**GOAL OF THE EXERCISE**
From the entries that follow, gather each line holding the word "this".

**EXERCISE DATA**
################
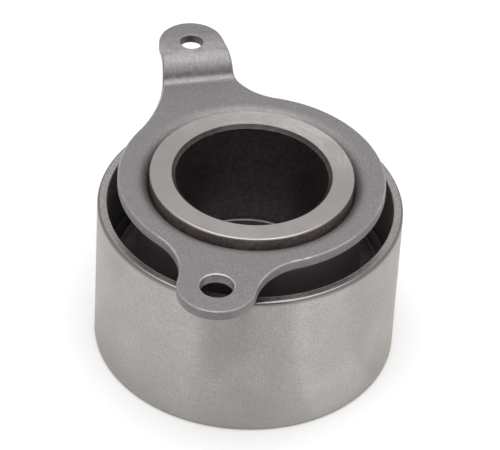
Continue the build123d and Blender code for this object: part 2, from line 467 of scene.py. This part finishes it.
def nodes_named(*parts):
    """CAD nodes whose name holds all of these words."""
    return [name for name in sorted(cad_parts) if all(part in name for part in parts)]


class PulleyFinish(bpy.types.PropertyGroup):
    """Colours of the pulley's surfaces, and how bright the plate's worn edges with their painted
    highlight are.
    """

    belt_colour: FloatVectorProperty(
        name="Belt face", description="Ground steel of the belt face",
        default=(0.393, 0.372, 0.356), subtype="COLOR", min=0, max=1,
    )
    rim_colour: FloatVectorProperty(
        name="Rim", description="Turned steel of the pulley's two rims",
        default=(0.415, 0.393, 0.386), subtype="COLOR", min=0, max=1,
    )
    skirt_colour: FloatVectorProperty(
        name="Skirt inside", description="Unground steel inside the pulley's skirt",
        default=(0.26, 0.234, 0.227), subtype="COLOR", min=0, max=1,
    )
    face_colour: FloatVectorProperty(
        name="Hub face", description="Ground steel of the hub's ends",
        default=(0.297, 0.2795, 0.2695), subtype="COLOR", min=0, max=1,
    )
    wall_colour: FloatVectorProperty(
        name="Hub wall", description="Hardened steel round the hub, under a brown film",
        default=(0.26, 0.207, 0.202), subtype="COLOR", min=0, max=1,
    )
    # Lighter and cooler than the hub wall: painted light where plate and seal leave the hub in
    # shade.
    lit_under_colour: FloatVectorProperty(
        name="Hub under plate", description="Hardened steel of the hub between plate and seal",
        default=(0.27, 0.232, 0.252), subtype="COLOR", min=0, max=1,
    )
    bore_colour: FloatVectorProperty(
        name="Hub bore", description="Hardened, unground steel of the hub's bore",
        default=(0.056, 0.046, 0.048), subtype="COLOR", min=0, max=1,
    )
    rust_colour: FloatVectorProperty(
        name="Hub stains", description="Brown of the heat treatment, as spots and on the chamfer",
        default=(0.075, 0.045, 0.036), subtype="COLOR", min=0, max=1,
    )
    plate_colour: FloatVectorProperty(
        name="Plate", description="Tumbled steel of the mounting plate",
        default=(0.2083, 0.1962, 0.198), subtype="COLOR", min=0, max=1,
    )
    seal_colour: FloatVectorProperty(
        name="Seal", description="Nitrile rubber of the seals",
        default=(0.079, 0.072, 0.077), subtype="COLOR", min=0, max=1,
    )
    insert_colour: FloatVectorProperty(
        name="Seal insert", description="Pressed steel inside the seals",
        default=(0.42, 0.41, 0.40), subtype="COLOR", min=0, max=1,
    )
    cage_colour: FloatVectorProperty(
        name="Cage", description="Nylon of the ball cages",
        default=(0.62, 0.55, 0.40), subtype="COLOR", min=0, max=1,
    )
    ball_colour: FloatVectorProperty(
        name="Ball", description="Polished bearing steel",
        default=(0.62, 0.61, 0.60), subtype="COLOR", min=0, max=1,
    )
    # Brightness of the plate's worn edges, partly a painted highlight.
    wear_and_highlight: FloatProperty(
        name="Wear", description="How bright the plate's edges are rubbed",
        default=0.7, min=0, max=1, subtype="FACTOR",
    )
    mark_spacing: FloatProperty(
        name="Mark spacing", description="Distance between two turning marks",
        default=0.00009, min=0.00001, max=0.001, unit="LENGTH", precision=5,
    )


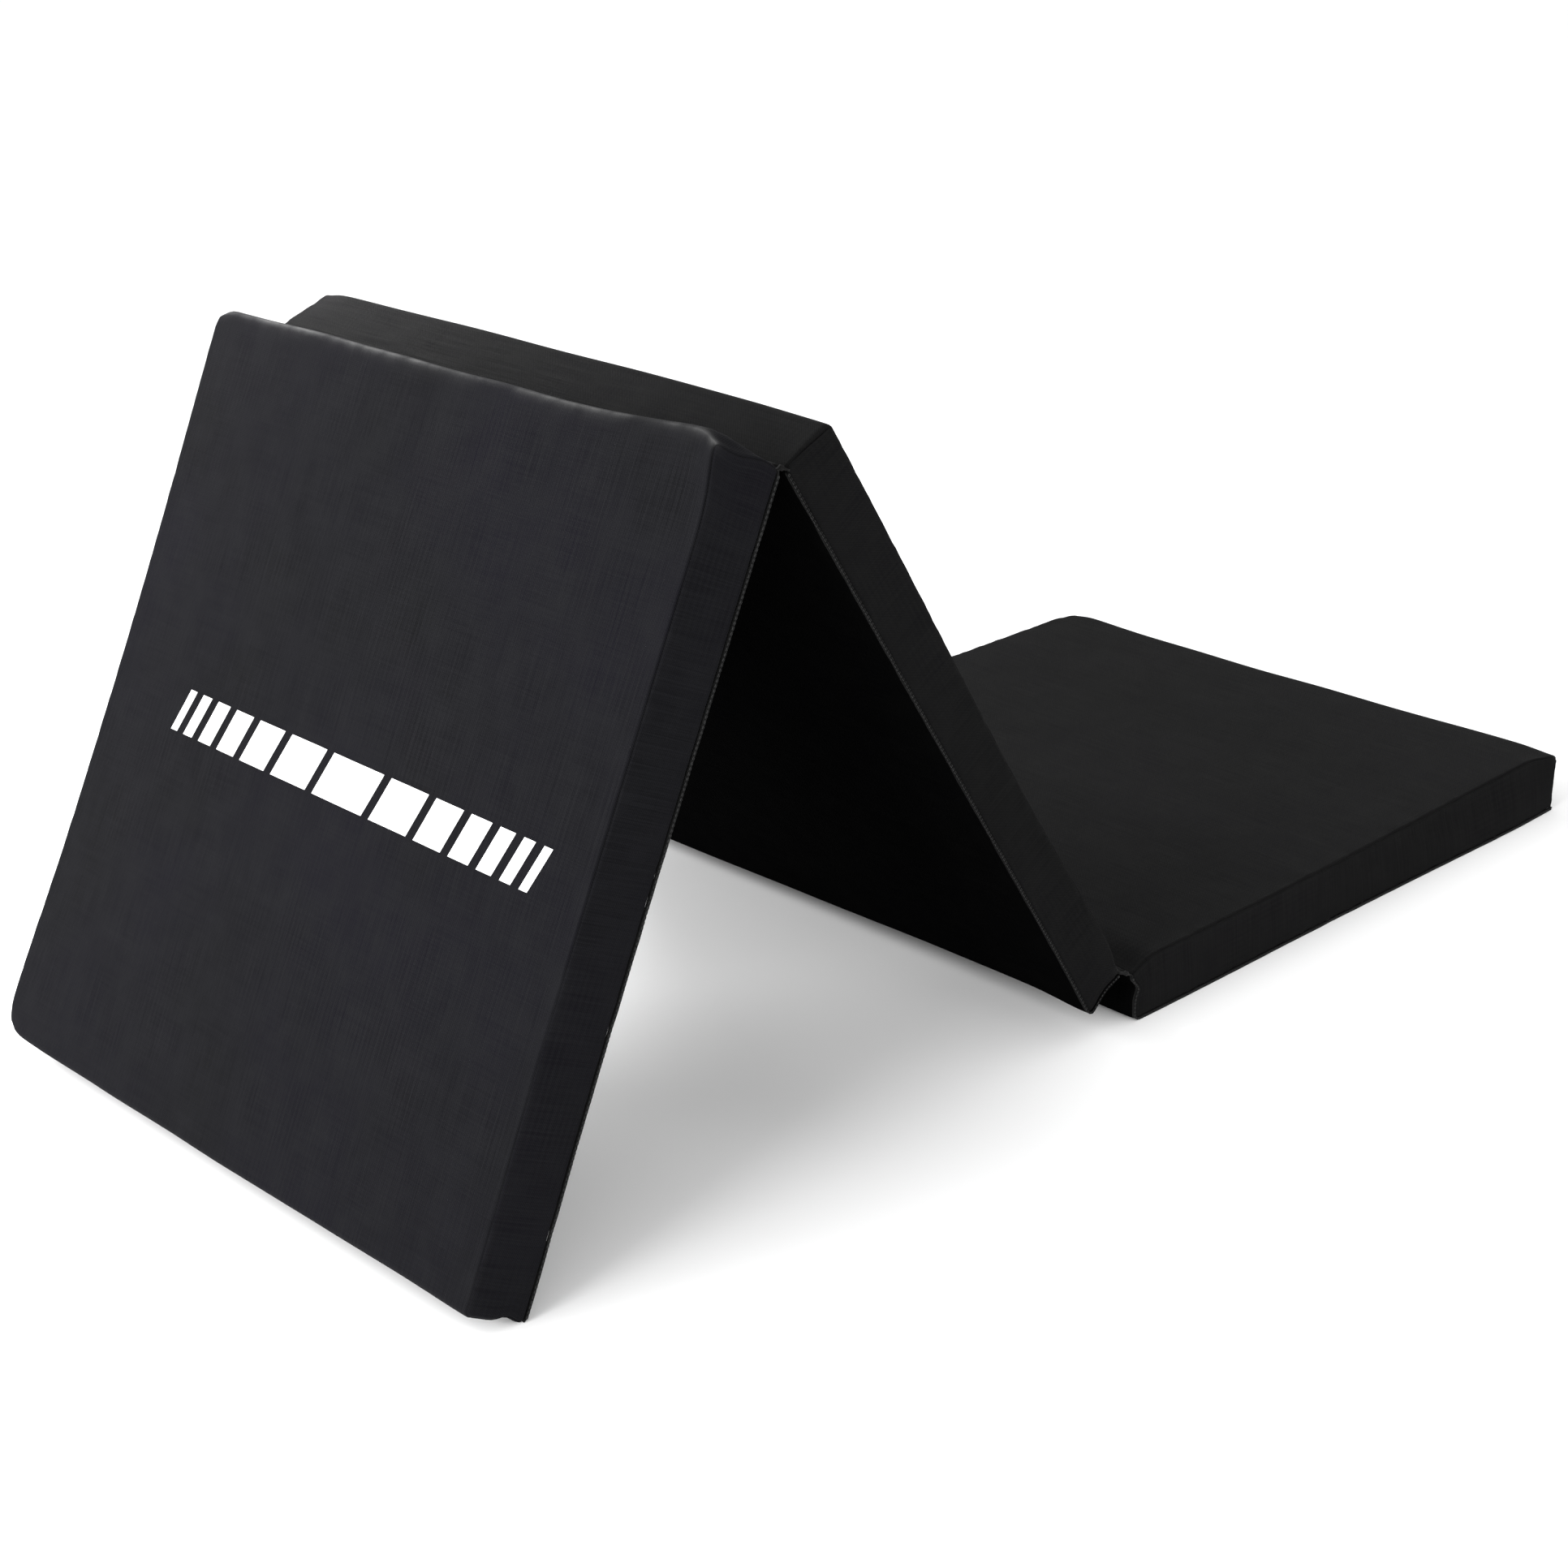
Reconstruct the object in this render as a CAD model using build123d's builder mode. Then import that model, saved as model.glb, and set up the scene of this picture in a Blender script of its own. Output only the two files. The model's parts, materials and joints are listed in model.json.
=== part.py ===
from build123d import *
from dataclasses import dataclass
from math import asin, atan2, cos, degrees, hypot, radians, sin, tan
import os

# Folding gym mat: three foam sections in sewn fabric covers, joined by two fabric hinges.
# The front and middle sections stand as a tent on the floor and the rear section lies flat.
# The front hinge is on the back side of the covers, the rear hinge on their face side, so the
# mat folds up like a Z. Each cover opens along a coil zip in its far side wall.
# Millimetres; +Z up, +X from the front section to the rear one, +Y across the mat. The origin
# is the centre of the face on which the rear section rests.

# ---- Driving dimensions ----
section_length = 594.0  # one cover, along the mat
mat_width = 600.0  # across the mat, bindings included
thickness = 50.0
hinge_gap = 9.0  # fabric between two sections: 3 sections and 2 gaps make 1800
fold_lift = 2.0  # each fold axis stands this far outside the covers, which swell a little
middle_tilt = radians(58.7)  # middle section against the floor

cloth = 1.0
core_slack = 0.2  # between foam and cloth
wrap_radius = 7.0  # where a sheet wraps round the foam
seam_radius = 2.0  # where the face sheet is sewn to the back sheet
binding_depth = 3.0  # the bound seams stand out of the side walls
binding_width = 2.4
welt_radius = 3.0
welt_clearance = 0.3
hinge_tape = 0.9

zip_window_length, zip_window_width = 540.0, 12.0
zip_gap = 0.4  # half the slit between the two rows of coil
zip_tape_length, zip_tape_width, zip_tape = 544.0, 13.6, 0.6
zip_tape_depth = 1.1  # outer face of the tapes, below the wall's surface
coil_length, coil_width, coil_height = 530.0, 2.6, 1.8
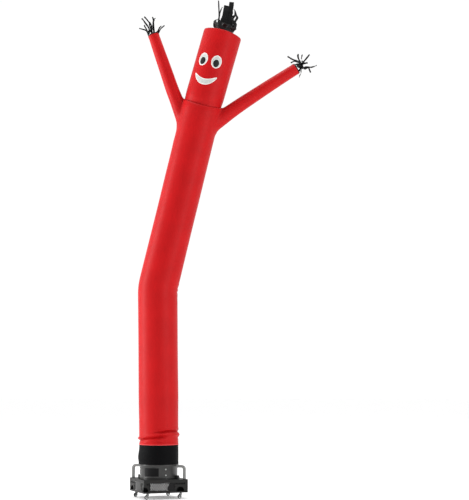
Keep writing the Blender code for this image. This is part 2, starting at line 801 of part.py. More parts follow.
################
**RESPONSE TO THE TASK**
Continue the build123d and Blender code for this object: part 2, from line 467 of scene.py. This part finishes it.
Reconstruct the object in this render as a CAD model using build123d's builder mode. Then import that model, saved as model.glb, and set up the scene of this picture in a Blender script of its own. Output only the two files. The model's parts, materials and joints are listed in model.json.
fold_lift = 2.0  # each fold axis stands this far outside the covers, which swell a little
Keep writing the Blender code for this image. This is part 2, starting at line 801 of part.py. More parts follow.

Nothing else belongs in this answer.